The Mexican government controls the media by buying an immense amount of advertisement. It thus guarantees income as long as its political line is followed. The U.S. government has its own ways of controlling the media. In the 1950s to 1970s the CIA ran Operation Mockingbird which gave it control over much of the news and opinion output in U.S. media. During that time up to 400 main stream journalists were working for the CIA.
The method of control has likely changed. The handling of the Snowden affair lets one assume that the CIA induces billionaires to buy up media and to implement the CIA’s favored policies through them. We do not know what the billionaires get for their service. The CIA surely has many ways to let them gain information on their competition or to influence business regulations in foreign countries. One hand will wash the other.

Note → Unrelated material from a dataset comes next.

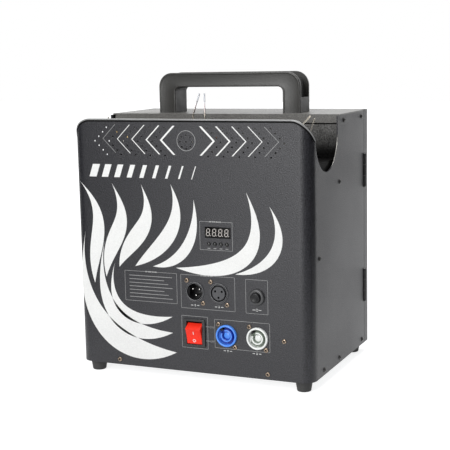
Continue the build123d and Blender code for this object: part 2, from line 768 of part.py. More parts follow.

James Clapper as Director of National Intelligence, John Brennan as CIA head and James Comey from the FBI “assessed” that Russia influenced the U.S. presidential election. Annex B of their report, which hardly any report bothered to mention, read:
Judgments are not intended to imply that we have proof that shows something to be a fact. Assessments are based on collected information, which is often incomplete or fragmentary, as well as logic, argumentation and precedents.
That sentence is the core of Russia-gate. There are lots of claims, assertions and judgments but no proof at all that any of the alleged Russian influence really happened.
It is probably due to the undue influence of the intelligence services that media have adopted that Annex B standard fro themselves. With regards to Russia (and other issues) assertions are now enough – there is no need to investigate, to find the truth or to verify claims.
How will that system work if an accident happens, some jet gets shot down and the issue escalates. Will there be any reporter left in the main stream media who is allowed to ask real questions?